Bridge between IT, automation
Young automation engineers are more likely to have recent IT knowledge, and this was the case for the key engineer. When the engineer left, the real reason that the input/output (IO) and automation departments had worked so well together also left.
Over the first few months, everything seemed to be running smoothly, but small problems started popping up. The IT group would make a change that impacted production, or the automation group couldn’t access systems they needed to update.
The problems became more frequent and longer to fix as time went on. Eventually, an unexpected major IT change occurred that stopped production at the site, which cost millions of dollars. Also, the automation department’s projects started to have major delays due to an inability to get the proper IT resources assigned. The result was an antagonistic relationship between the IT and the automation departments that caused even more delays and production losses.
OT succession planning
The underlying cause of the problem was the lack of a succession plan for an "IT-aware" automation engineer. The lost engineer had been involved because of personal interest, not because of a formal plan. The automation department manager encouraged the interaction and knew that it kept everything going smoothly. With no succession plan in place, there was no one who could maintain the inter-departmental communication and coordination. No one in the automation department "spoke the language" of IT, and IT didn’t speak the language of automation.

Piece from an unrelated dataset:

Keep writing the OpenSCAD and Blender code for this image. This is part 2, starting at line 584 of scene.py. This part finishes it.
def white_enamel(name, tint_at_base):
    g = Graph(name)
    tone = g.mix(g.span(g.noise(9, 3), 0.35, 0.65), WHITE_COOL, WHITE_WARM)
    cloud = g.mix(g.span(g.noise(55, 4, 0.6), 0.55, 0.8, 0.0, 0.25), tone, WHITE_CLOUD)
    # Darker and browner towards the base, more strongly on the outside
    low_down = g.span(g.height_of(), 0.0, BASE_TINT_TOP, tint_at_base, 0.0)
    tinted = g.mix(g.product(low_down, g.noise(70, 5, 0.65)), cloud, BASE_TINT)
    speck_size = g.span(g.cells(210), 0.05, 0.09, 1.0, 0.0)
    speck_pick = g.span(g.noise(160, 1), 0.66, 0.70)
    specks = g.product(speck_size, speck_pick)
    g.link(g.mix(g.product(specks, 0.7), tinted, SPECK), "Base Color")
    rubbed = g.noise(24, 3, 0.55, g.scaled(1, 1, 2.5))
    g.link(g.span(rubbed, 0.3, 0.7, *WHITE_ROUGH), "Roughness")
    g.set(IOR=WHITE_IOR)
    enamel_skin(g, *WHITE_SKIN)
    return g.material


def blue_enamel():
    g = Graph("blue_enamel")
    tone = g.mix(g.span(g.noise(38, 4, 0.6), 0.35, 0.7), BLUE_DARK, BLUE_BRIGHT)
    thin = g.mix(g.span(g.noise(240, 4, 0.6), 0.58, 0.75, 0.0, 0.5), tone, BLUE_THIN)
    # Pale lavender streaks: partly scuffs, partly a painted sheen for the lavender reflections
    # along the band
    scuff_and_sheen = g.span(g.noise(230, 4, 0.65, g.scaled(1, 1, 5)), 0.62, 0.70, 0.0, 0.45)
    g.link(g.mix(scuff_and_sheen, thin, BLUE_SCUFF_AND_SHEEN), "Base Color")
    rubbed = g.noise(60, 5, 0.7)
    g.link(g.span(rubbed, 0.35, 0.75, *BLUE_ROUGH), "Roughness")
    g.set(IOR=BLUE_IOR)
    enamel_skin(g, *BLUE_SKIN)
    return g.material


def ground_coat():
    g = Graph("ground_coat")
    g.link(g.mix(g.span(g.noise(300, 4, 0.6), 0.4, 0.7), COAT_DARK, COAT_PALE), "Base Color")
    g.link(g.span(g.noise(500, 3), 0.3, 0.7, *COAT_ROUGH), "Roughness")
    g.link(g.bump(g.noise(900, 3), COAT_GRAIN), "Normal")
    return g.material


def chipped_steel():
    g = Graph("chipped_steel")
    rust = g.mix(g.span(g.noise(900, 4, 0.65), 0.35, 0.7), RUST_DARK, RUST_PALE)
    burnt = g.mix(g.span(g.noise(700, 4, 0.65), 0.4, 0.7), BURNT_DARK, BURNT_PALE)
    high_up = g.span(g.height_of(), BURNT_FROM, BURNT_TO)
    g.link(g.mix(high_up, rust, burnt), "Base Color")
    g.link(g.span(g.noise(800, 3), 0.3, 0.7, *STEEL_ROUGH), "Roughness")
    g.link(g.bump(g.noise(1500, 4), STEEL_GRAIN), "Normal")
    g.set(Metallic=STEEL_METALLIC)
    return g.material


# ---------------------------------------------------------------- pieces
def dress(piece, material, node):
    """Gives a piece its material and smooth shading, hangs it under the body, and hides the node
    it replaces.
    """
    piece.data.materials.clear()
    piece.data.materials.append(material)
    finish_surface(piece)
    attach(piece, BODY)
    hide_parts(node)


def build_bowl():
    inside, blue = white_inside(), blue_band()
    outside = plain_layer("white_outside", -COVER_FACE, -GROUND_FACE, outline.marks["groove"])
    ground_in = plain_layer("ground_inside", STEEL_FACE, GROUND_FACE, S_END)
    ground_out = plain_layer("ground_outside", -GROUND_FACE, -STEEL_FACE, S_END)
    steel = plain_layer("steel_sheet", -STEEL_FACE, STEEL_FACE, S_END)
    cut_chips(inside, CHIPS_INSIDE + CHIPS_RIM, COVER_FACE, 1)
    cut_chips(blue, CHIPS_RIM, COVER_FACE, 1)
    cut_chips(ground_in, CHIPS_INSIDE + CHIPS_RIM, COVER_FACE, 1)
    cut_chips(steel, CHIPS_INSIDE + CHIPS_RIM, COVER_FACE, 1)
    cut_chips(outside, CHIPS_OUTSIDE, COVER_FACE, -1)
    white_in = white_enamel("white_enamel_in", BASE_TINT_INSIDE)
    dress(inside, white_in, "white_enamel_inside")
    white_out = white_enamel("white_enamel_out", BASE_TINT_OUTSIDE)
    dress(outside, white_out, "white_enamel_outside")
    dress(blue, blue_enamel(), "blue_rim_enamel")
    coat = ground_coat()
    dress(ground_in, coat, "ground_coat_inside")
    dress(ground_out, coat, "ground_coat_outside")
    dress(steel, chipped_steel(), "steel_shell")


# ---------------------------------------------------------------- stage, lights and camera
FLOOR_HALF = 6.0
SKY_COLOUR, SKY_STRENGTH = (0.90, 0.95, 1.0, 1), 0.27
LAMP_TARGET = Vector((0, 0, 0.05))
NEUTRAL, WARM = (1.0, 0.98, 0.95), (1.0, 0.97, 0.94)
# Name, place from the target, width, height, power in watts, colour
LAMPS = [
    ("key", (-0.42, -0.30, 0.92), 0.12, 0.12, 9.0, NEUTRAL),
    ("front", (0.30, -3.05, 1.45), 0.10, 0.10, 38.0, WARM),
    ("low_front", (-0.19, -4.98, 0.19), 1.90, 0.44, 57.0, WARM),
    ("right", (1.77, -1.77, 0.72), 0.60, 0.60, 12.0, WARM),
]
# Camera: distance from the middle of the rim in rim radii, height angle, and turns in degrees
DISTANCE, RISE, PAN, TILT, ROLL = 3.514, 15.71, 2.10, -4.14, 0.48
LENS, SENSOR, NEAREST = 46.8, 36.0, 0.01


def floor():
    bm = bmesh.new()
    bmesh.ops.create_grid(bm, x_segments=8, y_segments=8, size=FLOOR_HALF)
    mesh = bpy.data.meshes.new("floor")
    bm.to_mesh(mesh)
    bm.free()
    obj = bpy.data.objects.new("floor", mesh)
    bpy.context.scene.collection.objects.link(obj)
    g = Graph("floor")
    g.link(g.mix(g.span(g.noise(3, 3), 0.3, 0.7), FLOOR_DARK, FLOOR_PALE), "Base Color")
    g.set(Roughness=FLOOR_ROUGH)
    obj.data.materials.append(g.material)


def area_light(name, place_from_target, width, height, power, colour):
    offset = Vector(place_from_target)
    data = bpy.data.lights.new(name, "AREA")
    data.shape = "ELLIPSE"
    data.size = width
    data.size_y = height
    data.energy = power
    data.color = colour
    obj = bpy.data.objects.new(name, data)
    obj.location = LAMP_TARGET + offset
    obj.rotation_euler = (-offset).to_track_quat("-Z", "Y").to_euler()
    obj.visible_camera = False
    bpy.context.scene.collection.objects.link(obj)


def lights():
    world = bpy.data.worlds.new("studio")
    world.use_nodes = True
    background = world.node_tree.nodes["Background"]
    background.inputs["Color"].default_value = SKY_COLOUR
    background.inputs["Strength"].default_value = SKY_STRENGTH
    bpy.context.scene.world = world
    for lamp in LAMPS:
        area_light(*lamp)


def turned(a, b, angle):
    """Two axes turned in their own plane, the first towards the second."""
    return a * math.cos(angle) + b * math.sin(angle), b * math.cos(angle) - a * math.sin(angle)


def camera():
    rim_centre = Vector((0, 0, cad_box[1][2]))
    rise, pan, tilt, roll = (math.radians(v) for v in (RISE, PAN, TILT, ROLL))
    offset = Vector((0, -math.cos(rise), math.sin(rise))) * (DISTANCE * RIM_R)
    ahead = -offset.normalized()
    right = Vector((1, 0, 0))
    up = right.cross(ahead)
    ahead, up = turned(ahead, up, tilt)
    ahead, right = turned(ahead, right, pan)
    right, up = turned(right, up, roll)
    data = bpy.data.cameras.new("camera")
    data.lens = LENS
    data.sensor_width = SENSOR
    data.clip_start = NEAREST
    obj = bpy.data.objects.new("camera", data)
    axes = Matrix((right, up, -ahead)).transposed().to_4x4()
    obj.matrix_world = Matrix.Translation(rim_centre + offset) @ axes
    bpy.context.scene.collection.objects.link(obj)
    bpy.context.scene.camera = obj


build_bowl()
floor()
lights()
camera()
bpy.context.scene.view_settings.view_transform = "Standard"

This could happen at other sites if a company relies exclusively on one person as the OT specialist. Preventing the problem requires that companies develop, implement, manage, and monitor OT expertise succession plans. OT experts do not need to know everything an IT expert knows because they have different roles. An IT expert can focus on one technology and become a master of that area. An OT expert has to have general knowledge of multiple technologies. The technologies include databases, networks, account management, virtual machines, security, and scripting languages. An OT expert should be able to design and normalize a structured query language (SQL) database, draw and size a network architecture, add and modify user accounts, setup and manage virtual machines, have the authority and knowledge to patch industrial systems, and write and debug installation and update scripts. This knowledge base is a far cry from the generally accepted expertise of an automation engineer, but it is what is needed in today’s technology-rich manufacturing environment.

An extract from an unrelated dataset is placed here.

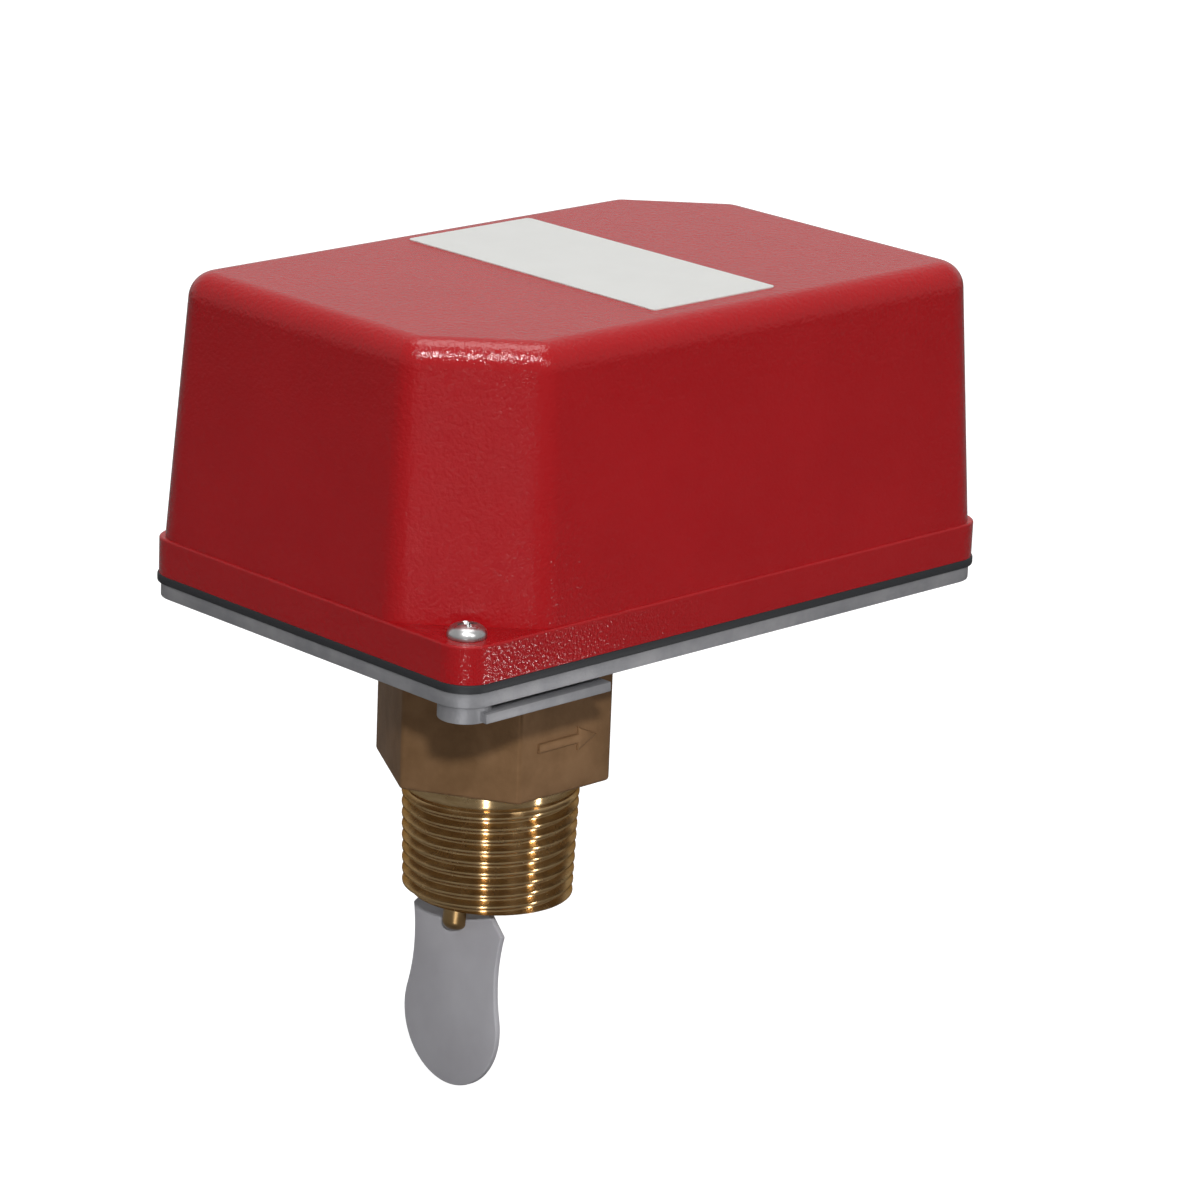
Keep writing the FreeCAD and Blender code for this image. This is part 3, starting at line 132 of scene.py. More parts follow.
def bright_rays(tree):
    """One where the camera looks straight or through glass, half in a reflection, else nought."""
    path = tree.nodes.new("ShaderNodeLightPath")
    half = tree.nodes.new("ShaderNodeMath")
    half.operation = "MULTIPLY"
    half.inputs[1].default_value = 0.5
    tree.links.new(path.outputs["Is Glossy Ray"], half.inputs[0])
    seen = half.outputs[0]
    for direct in ("Is Camera Ray", "Is Transmission Ray"):
        either = tree.nodes.new("ShaderNodeMath")
        either.operation = "MAXIMUM"
        tree.links.new(seen, either.inputs[0])
        tree.links.new(path.outputs[direct], either.inputs[1])
        seen = either.outputs[0]
    return seen


def add_world():
    """A white room to look at, whose own light on the object stays low."""
    world = bpy.data.worlds.new("white_room")
    bpy.context.scene.world = world
    world.use_nodes = True
    tree = world.node_tree
    tree.nodes.clear()
    white = tree.nodes.new("ShaderNodeBackground")
    white.inputs["Color"].default_value = (1.0, 1.0, 1.0, 1.0)
    white.inputs["Strength"].default_value = 1.0
    calm = tree.nodes.new("ShaderNodeBackground")
    calm.inputs["Color"].default_value = (1.0, 0.98, 0.96, 1.0)
    calm.inputs["Strength"].default_value = ROOM_LIGHT
    mix = tree.nodes.new("ShaderNodeMixShader")
    tree.links.new(bright_rays(tree), mix.inputs[0])
    tree.links.new(calm.outputs[0], mix.inputs[1])
    tree.links.new(white.outputs[0], mix.inputs[2])
    output = tree.nodes.new("ShaderNodeOutputWorld")
    tree.links.new(mix.outputs[0], output.inputs["Surface"])


def floor_finish():
    """A pale floor that reads as white where it is lit and keeps the object's shadow."""
    material = bpy.data.materials.new("pale_floor")
    material.use_nodes = True
    tree = material.node_tree
    tree.nodes.clear()
    cloth = tree.nodes.new("ShaderNodeBsdfDiffuse")
    cloth.inputs["Color"].default_value = (FLOOR_GREY, FLOOR_GREY, FLOOR_GREY, 1.0)
    glow = tree.nodes.new("ShaderNodeEmission")
    glow.inputs["Color"].default_value = (1.0, 1.0, 1.0, 1.0)
    path = tree.nodes.new("ShaderNodeLightPath")
    tree.links.new(path.outputs["Is Camera Ray"], glow.inputs["Strength"])
    lit = tree.nodes.new("ShaderNodeAddShader")
    tree.links.new(cloth.outputs[0], lit.inputs[0])
    tree.links.new(glow.outputs[0], lit.inputs[1])
    plain = tree.nodes.new("ShaderNodeMixShader")
    plain.inputs[0].default_value = FLOOR_GLOW
    tree.links.new(cloth.outputs[0], plain.inputs[1])
    tree.links.new(lit.outputs[0], plain.inputs[2])
    output = tree.nodes.new("ShaderNodeOutputMaterial")
    tree.links.new(plain.outputs[0], output.inputs["Surface"])
    return material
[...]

Define OT roles, understudies
With any luck, a company has someone with this knowledge and interest. If so, this person should have a formally defined role and defined responsibilities. The company should also assign understudies and have a succession plan in place with the OT expert mentoring his or her understudies. Management’s responsibilities are to ensure that people are assigned the proper roles and that they are given the time and opportunities to learn and grow their knowledge of relevant information technologies. The understudy’s responsibility is to be ready to take over when needed. This could be for short period or as a full-time replacement. No major theatrical group would go into production without understudies to take over key roles. No theater understudies are "not ready" to take over. A manufacturing organization should be no less prepared for the unexpected.
Dennis Brandl is president of BR&L Consulting in Cary, N.C., www.brlconsulting.com. His firm focuses on manufacturing IT. Contact him at firstname.lastname@example.org. Edited by Chris Vavra, production editor, CFE Media, Control Engineering, email@example.com.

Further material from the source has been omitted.